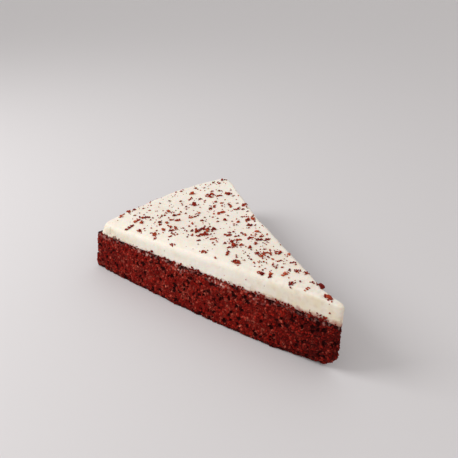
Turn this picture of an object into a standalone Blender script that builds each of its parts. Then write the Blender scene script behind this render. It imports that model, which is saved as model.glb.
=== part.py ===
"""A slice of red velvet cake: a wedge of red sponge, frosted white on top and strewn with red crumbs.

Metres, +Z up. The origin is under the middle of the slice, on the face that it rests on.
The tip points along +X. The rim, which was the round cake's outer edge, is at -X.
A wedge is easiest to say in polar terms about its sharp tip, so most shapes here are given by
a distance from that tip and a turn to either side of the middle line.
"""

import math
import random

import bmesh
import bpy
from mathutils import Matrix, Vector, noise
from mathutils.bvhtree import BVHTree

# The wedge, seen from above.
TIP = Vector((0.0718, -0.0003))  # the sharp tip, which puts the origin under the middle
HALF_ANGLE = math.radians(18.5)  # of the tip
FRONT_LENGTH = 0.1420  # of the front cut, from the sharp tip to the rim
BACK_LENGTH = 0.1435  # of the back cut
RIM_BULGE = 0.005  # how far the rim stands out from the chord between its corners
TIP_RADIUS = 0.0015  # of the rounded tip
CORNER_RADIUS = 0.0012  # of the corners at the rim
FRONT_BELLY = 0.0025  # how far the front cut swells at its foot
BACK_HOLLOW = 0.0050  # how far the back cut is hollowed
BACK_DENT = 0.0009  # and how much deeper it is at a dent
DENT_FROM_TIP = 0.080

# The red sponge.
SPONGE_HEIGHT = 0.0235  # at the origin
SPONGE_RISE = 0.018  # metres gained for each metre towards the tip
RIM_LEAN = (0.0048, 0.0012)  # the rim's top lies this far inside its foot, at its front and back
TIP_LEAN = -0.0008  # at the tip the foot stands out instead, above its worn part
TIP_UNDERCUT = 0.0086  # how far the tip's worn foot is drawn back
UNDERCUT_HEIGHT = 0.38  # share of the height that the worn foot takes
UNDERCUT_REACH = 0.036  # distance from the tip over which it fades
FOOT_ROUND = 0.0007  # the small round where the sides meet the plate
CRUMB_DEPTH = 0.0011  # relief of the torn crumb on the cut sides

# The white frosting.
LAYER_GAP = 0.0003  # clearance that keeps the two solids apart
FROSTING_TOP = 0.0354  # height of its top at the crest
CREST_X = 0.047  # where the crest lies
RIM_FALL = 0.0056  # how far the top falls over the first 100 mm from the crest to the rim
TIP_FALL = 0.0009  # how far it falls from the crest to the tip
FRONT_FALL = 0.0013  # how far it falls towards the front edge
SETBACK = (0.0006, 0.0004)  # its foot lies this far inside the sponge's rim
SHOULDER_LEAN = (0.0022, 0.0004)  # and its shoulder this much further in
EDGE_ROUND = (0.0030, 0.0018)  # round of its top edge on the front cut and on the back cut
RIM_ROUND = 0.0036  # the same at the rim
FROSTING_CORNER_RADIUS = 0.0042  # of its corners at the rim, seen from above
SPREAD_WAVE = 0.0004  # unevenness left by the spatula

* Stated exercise
Extract the full listing and reproduce each line exactly.

* Reply to the task
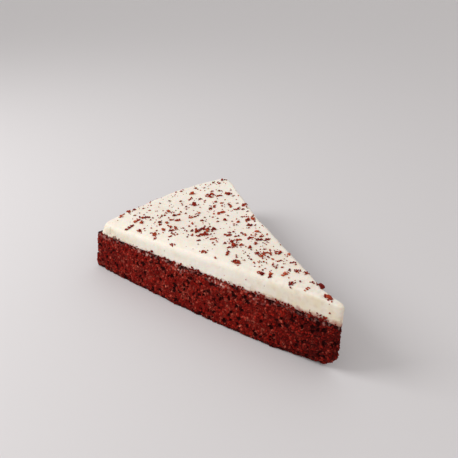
Turn this picture of an object into a standalone Blender script that builds each of its parts. Then write the Blender scene script behind this render. It imports that model, which is saved as model.glb.
=== part.py ===
"""A slice of red velvet cake: a wedge of red sponge, frosted white on top and strewn with red crumbs.

Metres, +Z up. The origin is under the middle of the slice, on the face that it rests on.
The tip points along +X. The rim, which was the round cake's outer edge, is at -X.
A wedge is easiest to say in polar terms about its sharp tip, so most shapes here are given by
a distance from that tip and a turn to either side of the middle line.
"""

import math
import random

import bmesh
import bpy
from mathutils import Matrix, Vector, noise
from mathutils.bvhtree import BVHTree

# The wedge, seen from above.
TIP = Vector((0.0718, -0.0003))  # the sharp tip, which puts the origin under the middle
HALF_ANGLE = math.radians(18.5)  # of the tip
FRONT_LENGTH = 0.1420  # of the front cut, from the sharp tip to the rim
BACK_LENGTH = 0.1435  # of the back cut
RIM_BULGE = 0.005  # how far the rim stands out from the chord between its corners
TIP_RADIUS = 0.0015  # of the rounded tip
CORNER_RADIUS = 0.0012  # of the corners at the rim
FRONT_BELLY = 0.0025  # how far the front cut swells at its foot
BACK_HOLLOW = 0.0050  # how far the back cut is hollowed
BACK_DENT = 0.0009  # and how much deeper it is at a dent
DENT_FROM_TIP = 0.080

# The red sponge.
SPONGE_HEIGHT = 0.0235  # at the origin
SPONGE_RISE = 0.018  # metres gained for each metre towards the tip
RIM_LEAN = (0.0048, 0.0012)  # the rim's top lies this far inside its foot, at its front and back
TIP_LEAN = -0.0008  # at the tip the foot stands out instead, above its worn part
TIP_UNDERCUT = 0.0086  # how far the tip's worn foot is drawn back
UNDERCUT_HEIGHT = 0.38  # share of the height that the worn foot takes
UNDERCUT_REACH = 0.036  # distance from the tip over which it fades
FOOT_ROUND = 0.0007  # the small round where the sides meet the plate
CRUMB_DEPTH = 0.0011  # relief of the torn crumb on the cut sides

# The white frosting.
LAYER_GAP = 0.0003  # clearance that keeps the two solids apart
FROSTING_TOP = 0.0354  # height of its top at the crest
CREST_X = 0.047  # where the crest lies
RIM_FALL = 0.0056  # how far the top falls over the first 100 mm from the crest to the rim
TIP_FALL = 0.0009  # how far it falls from the crest to the tip
FRONT_FALL = 0.0013  # how far it falls towards the front edge
SETBACK = (0.0006, 0.0004)  # its foot lies this far inside the sponge's rim
SHOULDER_LEAN = (0.0022, 0.0004)  # and its shoulder this much further in
EDGE_ROUND = (0.0030, 0.0018)  # round of its top edge on the front cut and on the back cut
RIM_ROUND = 0.0036  # the same at the rim
FROSTING_CORNER_RADIUS = 0.0042  # of its corners at the rim, seen from above
SPREAD_WAVE = 0.0004  # unevenness left by the spatula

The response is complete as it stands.